Was unterscheidet ein Bauprojekt in 15 Jahren von einem Projekt heute (Stand 2022)?

Im Gegensatz zu heute können die während des Lebenszyklus eines Gebäudes gesammelten Daten vom Entwurf über die Planung und Realisierung bis hin zum Rückbau erfolgreich übergeben und nutzbar gemacht werden.

Zudem wird in Zukunft die Standardisierung des Planungsprozesses weiter voranschreiten und die Modularität der Projekte zunehmen. Dadurch kann eine hohe industrielle Vorfertigung, ein durchgängiges und konsequentes Kreislaufkonzept nach Cradle to Cradle und die Fokussierung auf Ressourceneffizienz mit verkürzten Bauzeiten ermöglicht werden.

Was ist Ihrer Ansicht nach wichtig, um ökologische und nachhaltige Lösungen im Baubereich für alle Beteiligten flächendeckend zugänglich und nutzbar zu machen?

Zur Implementation neuer Methoden werden interdisziplinäre Netzwerke aus Bauherren, Planern, Bauunternehmen, Lieferanten und Hochschulen benötigt, die kluge Entscheider, Ressourcen, Ideen und Talente zusammenbringen und gemeinsam daran arbeiten wie wir in Zukunft Planen, Bauen und Betreiben.
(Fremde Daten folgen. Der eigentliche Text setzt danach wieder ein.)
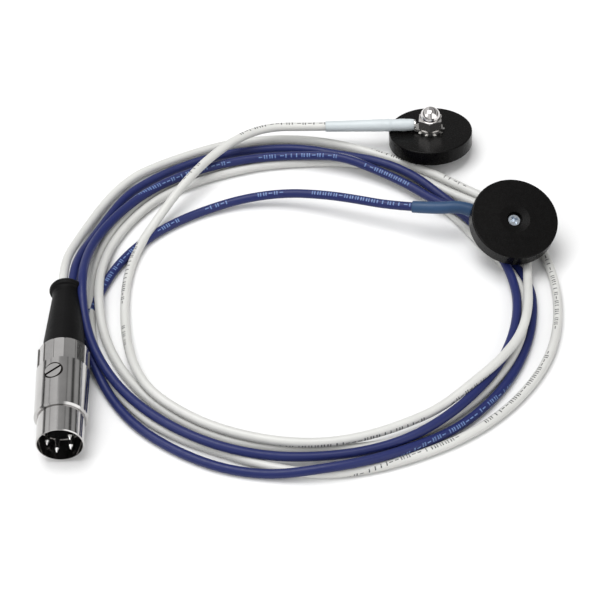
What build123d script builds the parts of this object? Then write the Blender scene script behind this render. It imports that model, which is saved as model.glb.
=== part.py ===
"""Two-electrode test lead: a round four-pin plug, two insulated leads wound in one loose coil,
and a disc electrode on a ring terminal at the end of each lead.

Millimetres, +Z up, z = 0 is the table that the lead lies on. The plug lies along Y with its mouth
towards -Y. The origin is on the table, under the middle of the plug and the two electrodes.
"""
from build123d import *
import os
from math import cos, hypot, pi, radians, sin, tan

os.makedirs("parts", exist_ok=True)

# ---------------------------------------------------------------- driving dimensions

FIT_GAP = 0.05          # radial gap between pieces that are pushed or screwed together
LEAD_R = 1.35           # insulated lead, 2.7 over the insulation
CONDUCTOR_R = 0.6       # bare stranded conductor

# plug: stations are measured along its axis, from the mouth towards the leads
PLUG_X = -68.5
MOUTH_Y = -67.5
PLUG_R = 7.5            # outside of the handle, which rests on the table
SHIELD_R = 6.6
SHIELD_MOUTH_R = 6.27   # bore in front of the insert
SHIELD_BORE_R = 6.0
SHIELD_STEP = 8.75      # behind this station the shield is slimmer, inside the handle
SHIELD_REAR_R = 6.35
SHIELD_LENGTH = 14.0
HANDLE_FRONT = 8.8
HANDLE_REAR = 33.4
HANDLE_BORE_R = 6.4
HANDLE_LIP_R = 5.75
HANDLE_LIP = 2.0
FLUTES = 14
FLUTE_WIDTH = 2.9
FLUTE_DEPTH = 0.45
FLUTE_LENGTH = 7.8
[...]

Durch integratives Planen kann während der Entwurfsphase Einfluss auf den späteren Ressourcen- und Energieverbrauch eines Gebäudes genommen werden. Ergebnisse aus Simulationen stellen einen Zusammenhang zwischen der Entwurfsplanung und der späteren Behaglichkeit im umbauten Raum her. Dies wird in Zukunft noch mehr und früher in die Planung miteinfließen.

Bedeutet Nachhaltigkeit bei Bau- und Immobilienprojekten gleich automatisch teurer?
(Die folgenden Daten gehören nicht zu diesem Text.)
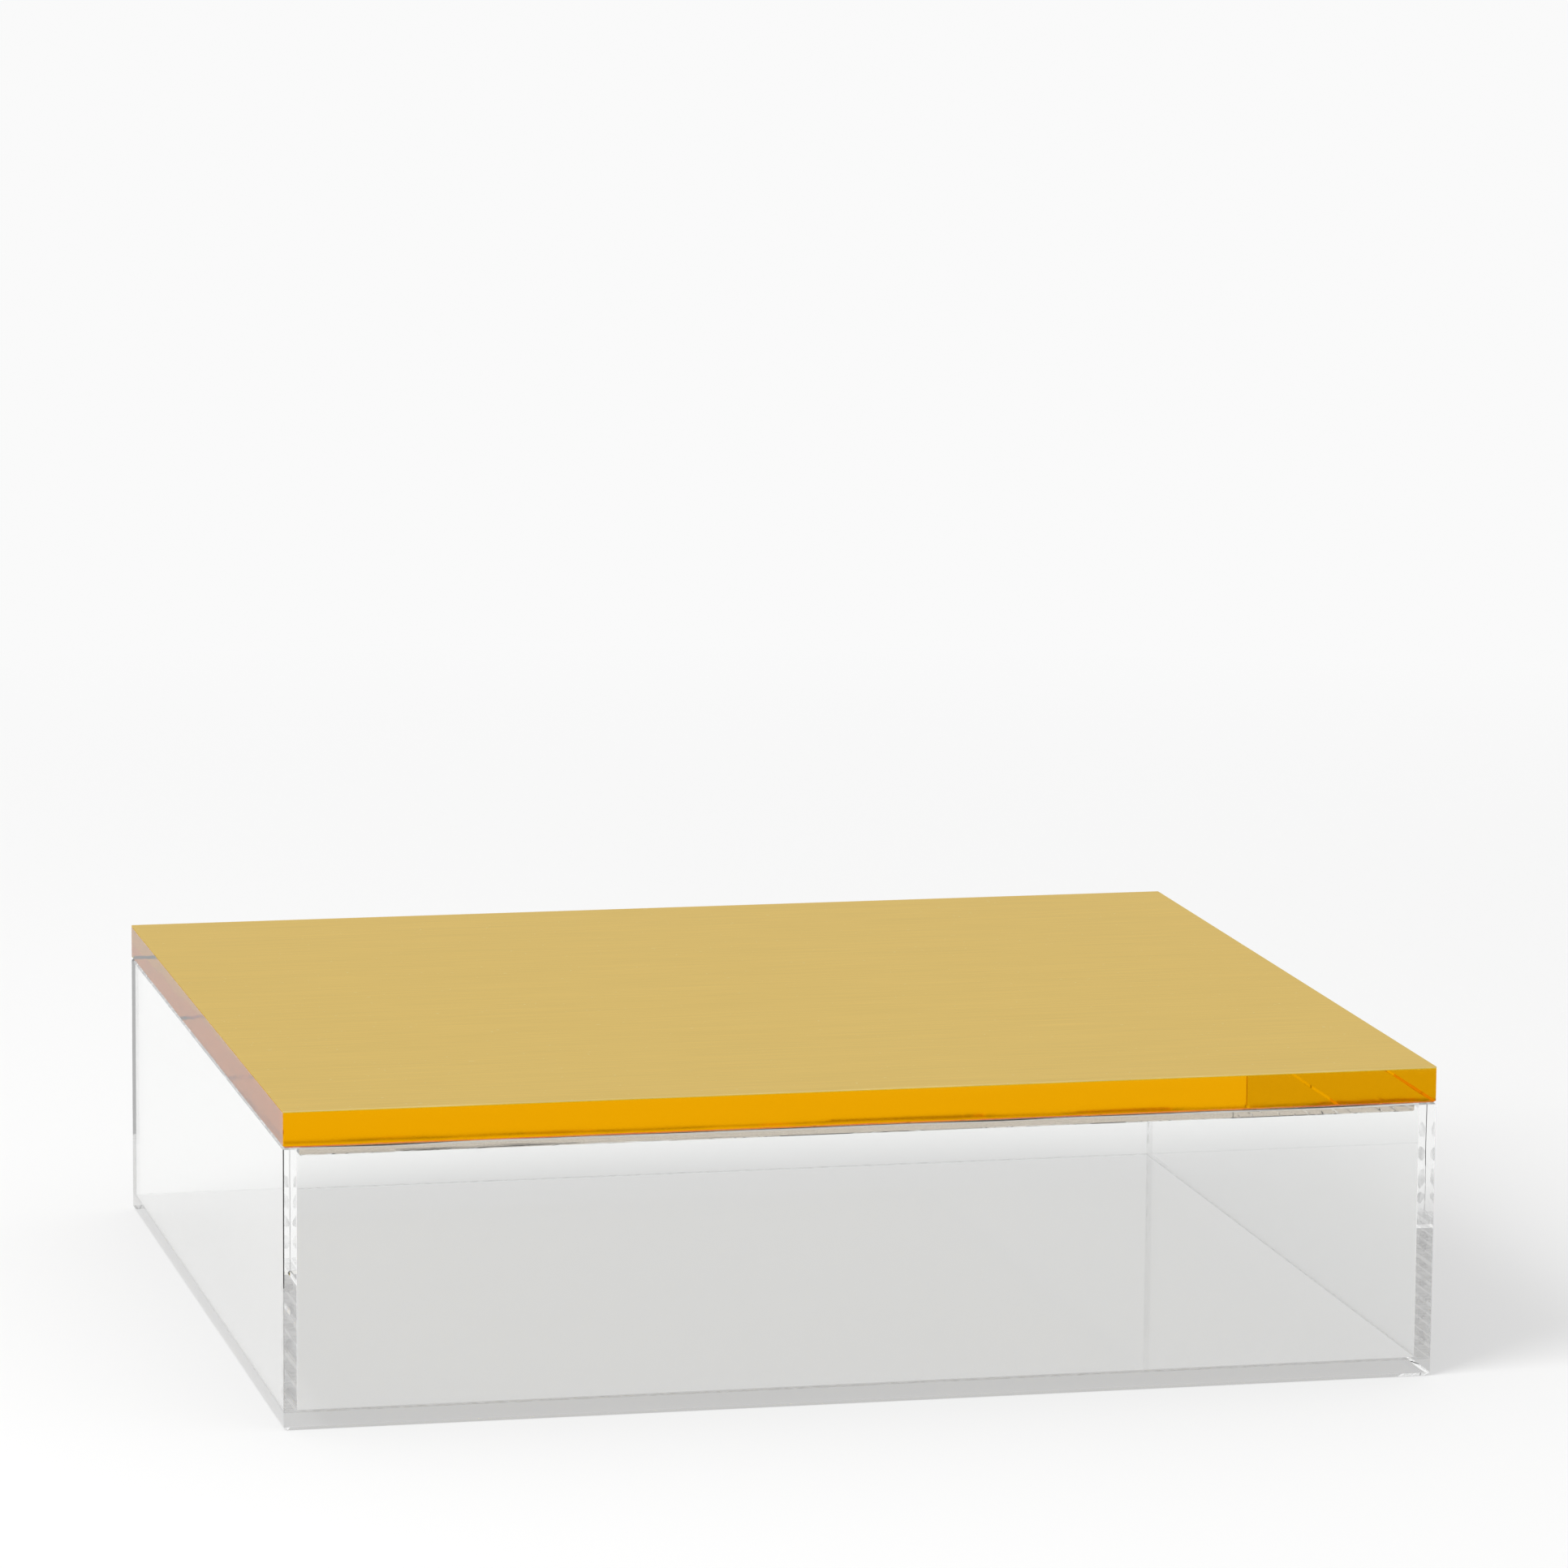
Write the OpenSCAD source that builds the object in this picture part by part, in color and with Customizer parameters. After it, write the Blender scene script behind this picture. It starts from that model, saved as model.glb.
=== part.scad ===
// Clear acrylic storage box with a loose lid that carries a brushed brass sheet.
// The box is bonded from five flat panels. Its walls stand on the base plate, and the front and back walls
// cover the ends of the side walls. The lid drops on, held in place by a plate that fits inside the walls.
// Millimetres. The origin is at the middle of the underside, +X runs along the front and +Y to the back.

/* [Box] */
// Outside width, along the front
box_w = 320; // [200:5:480]
// Outside depth, from front to back
box_d = 280; // [160:5:420]
// Height of the walls above the base plate
wall_h = 72; // [40:1:200]
// Thickness of the wall sheet
wall_t = 4; // [3:0.5:8]
// Thickness of the base sheet
base_t = 5; // [3:0.5:12]

/* [Lid] */
// Thickness of the clear lid slab
slab_t = 9.5; // [5:0.5:20]
// Thickness of the plate under the slab
plate_t = 3; // [2:0.5:8]
// Clearance between the plate's edges and the walls
plate_gap = 1; // [0.5:0.1:3]
// Thickness of the adhesive film on the slab
film_t = 0.1; // [0.05:0.05:0.5]
// Thickness of the brass sheet
sheet_t = 0.4; // [0.3:0.1:2]

/* [Broken edges] */
// Bevel along the underside of the base plate
foot_bevel = 1; // [0.2:0.1:1.4]
// Bevel on the upright corners of box and lid
corner_bevel = 0.4; // [0.2:0.1:1]
// Bevel round the outside of the walls' top edge
brim_bevel = 0.5; // [0.2:0.1:1.2]
// Bevel round the inside of the walls' top edge
mouth_bevel = 0.3; // [0.2:0.1:1.2]
// Bevel along the lower edge of the lid slab
slab_bevel = 0.5; // [0.2:0.1:1.4]
// Bevel along the lower edge of the plate
plate_bevel = 0.3; // [0.2:0.1:0.9]

/* [Hidden] */

// Heights of the seams, from the table up
brim_z = base_t + wall_h;
film_z = brim_z + slab_t;
sheet_z = film_z + film_t;

// Inside of the box, between the walls
mouth_w = box_w - 2 * wall_t;
mouth_d = box_d - 2 * wall_t;

// Plate under the lid
plate_w = mouth_w - 2 * plate_gap;
plate_d = mouth_d - 2 * plate_gap;

// Cutting shapes reach this far past what they cut
past = 1;

clear_acrylic = [0.93, 0.95, 0.95, 0.35];
clear_film = [0.95, 0.9, 0.75, 0.5];
brushed_brass = [0.85, 0.73, 0.43];

// Rectangle about the origin with its corners cut off at 45 degrees, or square where cut is 0
module cut_rectangle(w, d, cut) {
    if (cut > 0)
        polygon([
            [-w / 2 + cut, -d / 2], [w / 2 - cut, -d / 2], [w / 2, -d / 2 + cut], [w / 2, d / 2 - cut],
            [w / 2 - cut, d / 2], [-w / 2 + cut, d / 2], [-w / 2, d / 2 - cut], [-w / 2, -d / 2 + cut]
        ]);
    else
        square([w, d], center = true);
}

// Upright section of a block: its lower edges cut by low, its upper ones by high, where they aren't 0
function section(w, h, low, high) = concat(
    low > 0 ? [[-w / 2, low], [-w / 2 + low, 0], [w / 2 - low, 0], [w / 2, low]] : [[-w / 2, 0], [w / 2, 0]],
    high > 0 ? [[w / 2, h - high], [w / 2 - high, h], [-w / 2 + high, h], [-w / 2, h - high]]
             : [[w / 2, h], [-w / 2, h]]
);

// Long bar of an upright section that is w wide, lying along Y
module bar(w, h, low, high, length) {
    rotate([90, 0, 0])
        linear_extrude(length, center = true)
            polygon(section(w, h, low, high));
}

// Block on the XY plane with bevelled corners and edges, mitred where they meet
module bevelled_block(w, d, h, corner, low, high) {
    intersection() {
        linear_extrude(h)
            cut_rectangle(w, d, corner);
        bar(w, h, low, high, d + 2 * past);
        rotate([0, 0, 90])
            bar(d, h, low, high, w + 2 * past);
    }
}

// Outside of the bonded box, whose edges are broken after bonding
module box_outside() {
    bevelled_block(box_w, box_d, brim_z, corner_bevel, foot_bevel, brim_bevel);
}

// Flared mouth: the inside of the box, widening over the last of its height to break the inner top edge
module mouth_flare() {
    flare_w = mouth_w + 2 * mouth_bevel;
    flare_d = mouth_d + 2 * mouth_bevel;
    translate([0, 0, brim_z - mouth_bevel])
        bevelled_block(flare_w, flare_d, mouth_bevel + past, 0, mouth_bevel, 0);
}

// Panel of the box: a blank of size [x, y, z] centred on [x, y] above z, with the box's outside and mouth
module panel(size, at) {
    difference() {
        intersection() {
            translate([at.x - size.x / 2, at.y - size.y / 2, at.z])
                cube(size);
            box_outside();
        }
        mouth_flare();
    }
}

module base_plate() {
    color(clear_acrylic)
        intersection() {
            box_outside();
            translate([-box_w / 2, -box_d / 2, 0])
                cube([box_w, box_d, base_t]);
        }
}

// Front or back wall, over the ends of the side walls: side is -1 or 1
module long_wall(side) {
    color(clear_acrylic)
        panel([box_w, wall_t, wall_h], [0, side * (box_d - wall_t) / 2, base_t]);
}

// Side wall, between the front and back walls: side is -1 or 1
module short_wall(side) {
    color(clear_acrylic)
        panel([wall_t, mouth_d, wall_h], [side * (box_w - wall_t) / 2, 0, base_t]);
}

module front_wall() {
    long_wall(-1);
}

module back_wall() {
    long_wall(1);
}

module left_wall() {
    short_wall(-1);
}

module right_wall() {
    short_wall(1);
}

module lid_slab() {
    color(clear_acrylic)
        translate([0, 0, brim_z])
            bevelled_block(box_w, box_d, slab_t, corner_bevel, slab_bevel, 0);
}

module locating_plate() {
    color(clear_acrylic)
        translate([0, 0, brim_z - plate_t])
            bevelled_block(plate_w, plate_d, plate_t, corner_bevel, plate_bevel, 0);
}

module adhesive_film() {
    color(clear_film)
        translate([0, 0, film_z])
            linear_extrude(film_t)
                cut_rectangle(box_w, box_d, corner_bevel);
}

module brass_sheet() {
    color(brushed_brass)
        translate([0, 0, sheet_z])
            linear_extrude(sheet_t)
                cut_rectangle(box_w, box_d, corner_bevel);
}

base_plate();
front_wall();
back_wall();
left_wall();
right_wall();
lid_slab();
locating_plate();
adhesive_film();
brass_sheet();
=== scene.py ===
"""Dresses the clear storage box: bonded shell, gold-edged lid, brushed sheet, bond marks and stage."""
import math
import random

import bpy
from mathutils import Matrix, Vector, noise


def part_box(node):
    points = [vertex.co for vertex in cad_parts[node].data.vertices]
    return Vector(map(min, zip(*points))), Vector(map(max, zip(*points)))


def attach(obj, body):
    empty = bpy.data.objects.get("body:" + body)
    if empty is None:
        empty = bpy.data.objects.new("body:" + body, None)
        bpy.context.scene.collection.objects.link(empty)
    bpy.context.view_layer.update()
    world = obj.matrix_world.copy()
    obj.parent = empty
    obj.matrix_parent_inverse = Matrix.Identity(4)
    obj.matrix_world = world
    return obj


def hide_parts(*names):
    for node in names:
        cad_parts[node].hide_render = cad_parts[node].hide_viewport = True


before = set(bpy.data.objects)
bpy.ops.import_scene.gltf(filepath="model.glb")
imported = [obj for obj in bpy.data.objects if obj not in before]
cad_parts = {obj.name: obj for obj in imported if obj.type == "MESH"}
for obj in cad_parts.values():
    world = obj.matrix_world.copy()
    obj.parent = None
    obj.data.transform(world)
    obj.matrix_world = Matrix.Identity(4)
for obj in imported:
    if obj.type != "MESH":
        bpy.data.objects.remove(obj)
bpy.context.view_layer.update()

bl_info = {
    "name": "Clear storage box",
    "version": (1, 0, 0),
    "blender": (4, 5, 0),
    "location": "3D View > Sidebar > Clear box",
    "description": "Makes the looks of a clear acrylic storage box with a brass-topped lid",
    "category": "Object",
}

MM = 0.001

# Corners of the CAD nodes, in metres
BASE_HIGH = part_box("base_plate")[1]
FRONT_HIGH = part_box("front_wall")[1]
LEFT_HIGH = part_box("left_wall")[1]
SLAB_LOW, SLAB_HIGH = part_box("lid_slab")
PLATE_LOW, PLATE_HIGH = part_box("locating_plate")
SHEET_LOW, SHEET_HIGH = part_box("brass_sheet")

# Half the outside and half the inside of the box, and the heights of the base's top and the brim
HALF_W = BASE_HIGH.x
HALF_D = BASE_HIGH.y
MOUTH_W = -LEFT_HIGH.x
MOUTH_D = -FRONT_HIGH.y
BASE_TOP = BASE_HIGH.z
BRIM = FRONT_HIGH.z

# Inside corners and corners of the glue are nearly square
INNER_CUT = 0.1 * MM
GLUE_CUT = 0.2 * MM

# Points along each long side of a ring, and how quickly a hand-broken edge wanders
SIDE_STEPS = 96
WANDER = 34.0
UP_SEED = 7.3

# Edges that turn by more than this angle stay sharp, and a face is steep if its normal rises less than this
SHARP_ANGLE = math.radians(18)
STEEP = 0.5

# Glue seam, and trapped air in the corners, where -1 is left or front and 1 is right or back
SEAM_SEED = 11
AIR_SEED = 40
AIR_START = 3 * MM
AIR_TOPS = {(-1, -1): 0.040, (1, -1): 0.044, (-1, 1): 0.030, (1, 1): 0.034}
AIR_HALF_TALL_MM = (1.0, 3.2)
AIR_SPACING_MM = (0.6, 3.0)
AIR_SHARE_OF_WALL = (0.6, 0.85)
AIR_LEAN = (-0.4, 0.4)
AIR_RAGGED = (0.75, 1.1)

# Acrylic
ACRYLIC_IOR = 1.49
WAVE_SCALE = 26.0
WAVE_DETAIL = 1.5
FACE_WAVES = 0.01 * MM
LID_WAVES = 0.008 * MM
EDGE_WAVES = 0.02 * MM
EVEN = (1, 1, 1)

# Camera of the photograph: place in metres, turns in degrees, lens in millimetres
CAMERA_PLACE = (-0.4794, -2.0918, 0.4973)
CAMERA_YAW = 13.12
CAMERA_PITCH = 9.25
CAMERA_ROLL = 0.46
CAMERA_LENS = 174.6
CAMERA_REACH = 50
SENSOR = 36.0

# Light: what the white room throws on the box, and how bright it and the floor look
ROOM_LIGHT = 0.53
ROOM_SEEN = 0.96
FLOOR_SEEN = 0.955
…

Kurzfristig ja, langfristig nein. Wir brauchen neue politische Rahmenbedingungen. Wer nachhaltig plant, baut und betreibt, sollte noch mehr Vorteile haben.

Neben der Senkung des Energie- und Ressourcenverbrauchs und dem Einsatz wiederverwertbarer Baustoffe, lassen sich die Vermeidung von langen Transportwegen, die gefahrlose Rückführung in den natürlichen Stoffkreislauf von verwendeten Materialien, ein flexibles Nutzungskonzept und das flächensparende Bauen zu entscheidenden Faktoren der Gebäude-Energie-Effizienz [GEE] zählen.

Abseits der Digitalisierung: Welche Trends sollte jeder, der sich in der Bau- und Immobilienbranche bewegt kennen und beschäftigen?

Neben der Digitalisierung ist die Nachhaltigkeit einer der wichtigsten Treiber der digitalen Transformation. Dabei beschleunigt die Regulatorik durch Environmental Social Governance (ESG) den Weg zu einer datengetriebenen Immobilienwirtschaft und damit die Etablierung neuer Geschäftsmodelle.

Sind digitale Innovationen wirklich der Schlüssel zu einer wettbewerbsfähigen Bau- und Immobilienbranche? Wenn ja, warum?

Ja, denn Methoden wie Building Information Modeling (BIM) oder Lean Construction Management (LCM) schaffen durch das Etablieren neuer Prozesse neue Standards wie wir in Zukunft Immobilien Planen, Bauen und Betreiben - Und damit die Datengrundlage aller zukünftigen Immobilienbewertungen.

Welche Bau-Influencer, Organisationen und Technologien sollten wir verfolgen und warum?

BIM Cluster in ganz Deutschland bieten hierzu eine offene Plattform mit regelmäßigen Veranstaltungen und interdisziplinärer Netzwerkarbeit.